By the time most MENA property management teams initiate a renewal conversation, the tenant has already done the comparison. They have looked at competing properties. They have mentally adjusted their expectations. A late, reactive approach puts the property manager into a negotiation starting from behind, and the number of tenants who stay anyway, at that point, is smaller than the number who do not.
Research from the property management industry shows that tenants who do not renew leave for controllable reasons, such as poor service, slow maintenance response, or feeling undervalued as a tenant. These are not market factors. They are operational failures that a proactive renewal process addresses before they become a decision to leave.

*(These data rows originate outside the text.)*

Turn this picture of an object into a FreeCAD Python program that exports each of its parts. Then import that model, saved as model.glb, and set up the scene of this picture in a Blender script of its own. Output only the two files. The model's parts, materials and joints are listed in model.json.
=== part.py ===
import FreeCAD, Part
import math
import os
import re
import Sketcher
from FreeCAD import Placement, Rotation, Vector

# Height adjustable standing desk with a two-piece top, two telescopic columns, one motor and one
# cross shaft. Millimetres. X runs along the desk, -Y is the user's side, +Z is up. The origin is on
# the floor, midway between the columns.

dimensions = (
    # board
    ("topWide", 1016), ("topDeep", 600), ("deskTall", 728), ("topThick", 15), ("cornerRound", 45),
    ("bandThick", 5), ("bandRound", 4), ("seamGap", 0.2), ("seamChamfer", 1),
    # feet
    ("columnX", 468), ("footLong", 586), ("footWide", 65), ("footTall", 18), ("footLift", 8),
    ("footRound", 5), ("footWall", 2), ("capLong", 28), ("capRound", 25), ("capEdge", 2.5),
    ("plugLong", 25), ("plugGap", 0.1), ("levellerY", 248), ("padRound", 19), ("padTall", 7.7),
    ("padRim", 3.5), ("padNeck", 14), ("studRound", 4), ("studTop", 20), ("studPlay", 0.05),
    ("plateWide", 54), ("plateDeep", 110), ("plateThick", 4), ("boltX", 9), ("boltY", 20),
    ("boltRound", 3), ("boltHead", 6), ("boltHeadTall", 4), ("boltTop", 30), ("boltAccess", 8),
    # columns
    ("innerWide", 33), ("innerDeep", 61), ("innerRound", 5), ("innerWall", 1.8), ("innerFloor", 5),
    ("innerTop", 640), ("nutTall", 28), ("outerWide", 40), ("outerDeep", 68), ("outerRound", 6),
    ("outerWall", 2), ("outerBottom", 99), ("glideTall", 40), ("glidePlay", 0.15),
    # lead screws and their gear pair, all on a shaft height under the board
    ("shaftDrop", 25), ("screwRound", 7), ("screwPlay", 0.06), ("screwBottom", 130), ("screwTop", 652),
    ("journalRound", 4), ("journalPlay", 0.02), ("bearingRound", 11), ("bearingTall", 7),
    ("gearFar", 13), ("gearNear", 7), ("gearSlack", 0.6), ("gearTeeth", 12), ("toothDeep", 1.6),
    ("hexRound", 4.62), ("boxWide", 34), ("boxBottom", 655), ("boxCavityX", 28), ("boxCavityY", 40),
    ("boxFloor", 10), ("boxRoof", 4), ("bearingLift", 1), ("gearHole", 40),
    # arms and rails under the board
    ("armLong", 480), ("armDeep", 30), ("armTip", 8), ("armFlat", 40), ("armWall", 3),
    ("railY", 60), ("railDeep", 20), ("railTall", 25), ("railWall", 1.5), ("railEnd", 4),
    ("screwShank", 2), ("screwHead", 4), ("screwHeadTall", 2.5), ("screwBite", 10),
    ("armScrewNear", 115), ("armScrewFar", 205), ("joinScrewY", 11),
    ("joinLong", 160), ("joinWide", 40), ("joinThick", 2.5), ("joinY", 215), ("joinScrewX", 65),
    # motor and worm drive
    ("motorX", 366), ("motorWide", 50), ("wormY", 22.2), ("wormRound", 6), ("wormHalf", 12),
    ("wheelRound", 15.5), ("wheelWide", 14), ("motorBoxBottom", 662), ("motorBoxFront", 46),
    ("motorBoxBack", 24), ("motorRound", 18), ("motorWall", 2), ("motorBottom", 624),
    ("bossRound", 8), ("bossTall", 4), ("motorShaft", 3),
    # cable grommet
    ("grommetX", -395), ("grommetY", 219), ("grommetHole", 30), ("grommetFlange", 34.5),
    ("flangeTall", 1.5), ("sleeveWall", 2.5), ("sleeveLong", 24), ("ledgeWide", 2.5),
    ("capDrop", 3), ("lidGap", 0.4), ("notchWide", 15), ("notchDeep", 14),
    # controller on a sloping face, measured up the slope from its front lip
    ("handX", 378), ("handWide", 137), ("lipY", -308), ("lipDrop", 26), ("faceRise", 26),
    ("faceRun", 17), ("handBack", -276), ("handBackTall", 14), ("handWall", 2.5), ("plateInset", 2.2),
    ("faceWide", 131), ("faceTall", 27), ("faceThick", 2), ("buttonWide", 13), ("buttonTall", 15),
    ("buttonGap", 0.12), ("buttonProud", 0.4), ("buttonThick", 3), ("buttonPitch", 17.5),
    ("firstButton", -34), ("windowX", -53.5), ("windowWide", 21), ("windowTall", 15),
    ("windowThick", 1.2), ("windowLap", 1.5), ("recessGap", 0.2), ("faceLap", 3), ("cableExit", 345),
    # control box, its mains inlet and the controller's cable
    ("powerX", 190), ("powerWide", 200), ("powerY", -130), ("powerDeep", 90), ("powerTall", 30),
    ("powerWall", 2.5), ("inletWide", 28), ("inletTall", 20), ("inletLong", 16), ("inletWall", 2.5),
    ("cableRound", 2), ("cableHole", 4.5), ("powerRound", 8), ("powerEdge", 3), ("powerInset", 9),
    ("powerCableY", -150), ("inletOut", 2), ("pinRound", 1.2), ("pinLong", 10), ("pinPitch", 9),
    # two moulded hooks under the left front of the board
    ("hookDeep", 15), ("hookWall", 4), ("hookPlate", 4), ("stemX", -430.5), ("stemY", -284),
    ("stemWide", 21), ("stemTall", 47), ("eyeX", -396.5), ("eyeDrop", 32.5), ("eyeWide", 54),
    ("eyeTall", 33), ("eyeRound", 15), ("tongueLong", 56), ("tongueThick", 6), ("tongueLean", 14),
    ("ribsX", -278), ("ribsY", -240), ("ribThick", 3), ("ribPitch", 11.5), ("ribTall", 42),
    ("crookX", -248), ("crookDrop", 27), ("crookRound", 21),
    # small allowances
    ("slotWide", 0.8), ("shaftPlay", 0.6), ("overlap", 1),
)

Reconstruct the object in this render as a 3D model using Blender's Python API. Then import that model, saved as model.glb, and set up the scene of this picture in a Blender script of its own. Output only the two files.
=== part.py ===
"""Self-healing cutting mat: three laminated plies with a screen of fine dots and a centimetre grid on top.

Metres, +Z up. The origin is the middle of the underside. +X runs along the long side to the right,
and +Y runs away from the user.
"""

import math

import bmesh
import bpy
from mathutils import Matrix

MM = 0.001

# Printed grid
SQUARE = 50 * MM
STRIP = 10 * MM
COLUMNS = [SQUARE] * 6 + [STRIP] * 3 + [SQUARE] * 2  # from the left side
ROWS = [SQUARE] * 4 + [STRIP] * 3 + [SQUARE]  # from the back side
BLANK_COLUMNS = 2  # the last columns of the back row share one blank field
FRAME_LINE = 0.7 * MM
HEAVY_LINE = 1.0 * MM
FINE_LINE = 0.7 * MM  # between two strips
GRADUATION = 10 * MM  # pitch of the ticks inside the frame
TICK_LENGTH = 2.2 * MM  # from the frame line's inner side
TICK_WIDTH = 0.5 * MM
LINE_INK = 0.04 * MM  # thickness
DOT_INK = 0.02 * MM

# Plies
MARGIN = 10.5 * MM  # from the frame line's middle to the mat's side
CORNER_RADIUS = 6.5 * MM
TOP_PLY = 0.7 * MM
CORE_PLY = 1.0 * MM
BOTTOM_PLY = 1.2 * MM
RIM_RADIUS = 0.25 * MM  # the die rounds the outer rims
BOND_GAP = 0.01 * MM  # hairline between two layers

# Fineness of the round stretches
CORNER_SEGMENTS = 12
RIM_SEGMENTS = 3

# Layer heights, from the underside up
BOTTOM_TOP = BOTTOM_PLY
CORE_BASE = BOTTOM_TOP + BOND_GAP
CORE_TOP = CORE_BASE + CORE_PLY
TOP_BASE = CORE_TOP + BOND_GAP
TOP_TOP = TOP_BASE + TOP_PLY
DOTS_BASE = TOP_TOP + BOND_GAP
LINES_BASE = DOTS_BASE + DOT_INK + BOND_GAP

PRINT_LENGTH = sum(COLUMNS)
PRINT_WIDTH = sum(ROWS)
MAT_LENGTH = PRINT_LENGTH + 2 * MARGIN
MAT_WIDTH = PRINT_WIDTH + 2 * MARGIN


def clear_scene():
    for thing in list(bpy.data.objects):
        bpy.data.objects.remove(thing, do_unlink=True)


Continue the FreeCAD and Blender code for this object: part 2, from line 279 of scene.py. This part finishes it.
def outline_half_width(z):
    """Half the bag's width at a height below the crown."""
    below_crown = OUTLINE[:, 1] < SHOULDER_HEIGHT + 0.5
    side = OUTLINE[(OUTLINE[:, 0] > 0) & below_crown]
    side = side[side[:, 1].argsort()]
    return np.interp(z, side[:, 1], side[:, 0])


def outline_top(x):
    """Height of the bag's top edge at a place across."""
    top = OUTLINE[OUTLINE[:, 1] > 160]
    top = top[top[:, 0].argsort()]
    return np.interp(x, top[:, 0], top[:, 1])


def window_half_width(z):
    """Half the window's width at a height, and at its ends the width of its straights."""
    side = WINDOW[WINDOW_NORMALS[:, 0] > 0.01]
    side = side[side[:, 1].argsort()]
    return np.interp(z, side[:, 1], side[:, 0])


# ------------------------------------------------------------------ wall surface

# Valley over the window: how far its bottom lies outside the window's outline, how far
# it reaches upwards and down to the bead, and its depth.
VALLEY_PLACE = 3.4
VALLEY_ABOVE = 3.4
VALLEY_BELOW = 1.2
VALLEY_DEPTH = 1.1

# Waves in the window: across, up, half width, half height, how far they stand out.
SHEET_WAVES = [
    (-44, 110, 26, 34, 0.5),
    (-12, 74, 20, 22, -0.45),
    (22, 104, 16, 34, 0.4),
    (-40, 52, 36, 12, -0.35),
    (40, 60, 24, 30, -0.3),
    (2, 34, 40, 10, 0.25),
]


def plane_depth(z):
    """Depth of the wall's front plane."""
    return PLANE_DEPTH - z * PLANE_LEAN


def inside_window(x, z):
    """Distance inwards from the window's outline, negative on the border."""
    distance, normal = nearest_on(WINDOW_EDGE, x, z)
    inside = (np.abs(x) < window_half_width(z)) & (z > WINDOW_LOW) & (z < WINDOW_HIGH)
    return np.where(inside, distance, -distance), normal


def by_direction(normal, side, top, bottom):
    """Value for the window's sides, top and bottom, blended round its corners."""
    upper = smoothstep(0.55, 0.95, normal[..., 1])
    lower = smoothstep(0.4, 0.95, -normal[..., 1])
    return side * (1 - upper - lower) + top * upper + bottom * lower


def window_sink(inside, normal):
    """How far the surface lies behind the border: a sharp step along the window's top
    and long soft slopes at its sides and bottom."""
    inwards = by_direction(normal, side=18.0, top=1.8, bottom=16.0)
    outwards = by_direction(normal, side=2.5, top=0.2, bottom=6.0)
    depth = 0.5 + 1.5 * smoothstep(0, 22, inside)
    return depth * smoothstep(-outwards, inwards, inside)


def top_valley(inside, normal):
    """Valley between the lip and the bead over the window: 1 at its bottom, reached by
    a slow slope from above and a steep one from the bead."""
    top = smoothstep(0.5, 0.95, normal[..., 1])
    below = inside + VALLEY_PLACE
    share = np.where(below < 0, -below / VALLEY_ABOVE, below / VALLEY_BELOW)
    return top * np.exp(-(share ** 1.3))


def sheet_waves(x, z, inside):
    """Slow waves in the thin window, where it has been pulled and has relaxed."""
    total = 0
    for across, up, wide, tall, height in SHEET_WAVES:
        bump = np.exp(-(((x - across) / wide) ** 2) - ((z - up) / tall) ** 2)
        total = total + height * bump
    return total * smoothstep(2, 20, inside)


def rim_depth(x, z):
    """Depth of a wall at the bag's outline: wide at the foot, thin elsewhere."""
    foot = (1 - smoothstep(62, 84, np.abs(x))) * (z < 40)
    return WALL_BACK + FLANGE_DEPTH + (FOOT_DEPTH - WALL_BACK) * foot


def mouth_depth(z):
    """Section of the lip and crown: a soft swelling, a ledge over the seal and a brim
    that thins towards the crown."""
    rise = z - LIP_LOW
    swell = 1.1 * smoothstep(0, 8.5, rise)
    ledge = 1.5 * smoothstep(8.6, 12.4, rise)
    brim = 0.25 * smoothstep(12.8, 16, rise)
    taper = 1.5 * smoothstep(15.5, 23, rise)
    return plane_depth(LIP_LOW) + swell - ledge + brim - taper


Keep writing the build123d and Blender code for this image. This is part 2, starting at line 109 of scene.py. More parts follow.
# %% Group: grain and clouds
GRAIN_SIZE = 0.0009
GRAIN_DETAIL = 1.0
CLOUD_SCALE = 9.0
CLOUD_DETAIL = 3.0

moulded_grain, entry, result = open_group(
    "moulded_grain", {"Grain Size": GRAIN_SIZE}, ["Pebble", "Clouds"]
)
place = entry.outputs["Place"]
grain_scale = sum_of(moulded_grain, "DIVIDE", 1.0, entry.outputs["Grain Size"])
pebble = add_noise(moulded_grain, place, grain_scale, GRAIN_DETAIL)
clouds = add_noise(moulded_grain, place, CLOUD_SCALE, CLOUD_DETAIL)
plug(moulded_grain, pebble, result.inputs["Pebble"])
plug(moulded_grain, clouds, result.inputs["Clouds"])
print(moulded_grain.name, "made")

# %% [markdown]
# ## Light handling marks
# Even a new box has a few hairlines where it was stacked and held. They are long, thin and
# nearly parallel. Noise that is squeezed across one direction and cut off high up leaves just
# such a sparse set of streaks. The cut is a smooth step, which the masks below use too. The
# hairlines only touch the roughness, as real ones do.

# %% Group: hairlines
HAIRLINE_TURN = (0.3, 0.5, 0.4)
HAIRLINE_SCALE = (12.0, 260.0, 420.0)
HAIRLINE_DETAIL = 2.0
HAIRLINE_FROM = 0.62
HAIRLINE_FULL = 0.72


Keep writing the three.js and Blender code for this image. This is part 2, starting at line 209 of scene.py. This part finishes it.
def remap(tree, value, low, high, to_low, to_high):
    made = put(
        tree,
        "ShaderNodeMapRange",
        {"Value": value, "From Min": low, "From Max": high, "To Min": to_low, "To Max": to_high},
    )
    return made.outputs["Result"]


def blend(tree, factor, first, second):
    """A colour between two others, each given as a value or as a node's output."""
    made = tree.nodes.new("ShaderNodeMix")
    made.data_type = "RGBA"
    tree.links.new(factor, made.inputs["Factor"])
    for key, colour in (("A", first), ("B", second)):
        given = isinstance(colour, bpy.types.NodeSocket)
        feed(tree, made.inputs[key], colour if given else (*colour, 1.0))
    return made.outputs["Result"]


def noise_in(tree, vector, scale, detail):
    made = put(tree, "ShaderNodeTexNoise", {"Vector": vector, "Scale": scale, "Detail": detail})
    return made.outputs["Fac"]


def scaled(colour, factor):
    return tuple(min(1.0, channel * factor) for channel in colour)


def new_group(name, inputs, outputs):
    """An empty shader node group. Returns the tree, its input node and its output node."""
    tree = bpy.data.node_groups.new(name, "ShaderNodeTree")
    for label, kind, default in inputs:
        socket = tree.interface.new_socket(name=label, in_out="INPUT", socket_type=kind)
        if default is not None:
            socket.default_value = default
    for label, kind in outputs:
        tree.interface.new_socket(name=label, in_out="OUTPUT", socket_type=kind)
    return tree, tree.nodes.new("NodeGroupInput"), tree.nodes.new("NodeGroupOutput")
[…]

What reactive renewal management is costing your portfolio
The direct costs of a failed renewal are significant. Relisting fees, incentive spend to attract a new tenant, any make-good or refurbishment requirements, and the vacancy period itself. For a mid-size MENA portfolio at AED 80,000 average annual rent, a single month’s vacancy on one unit represents AED 6,700 in lost revenue before any re-let costs are factored in.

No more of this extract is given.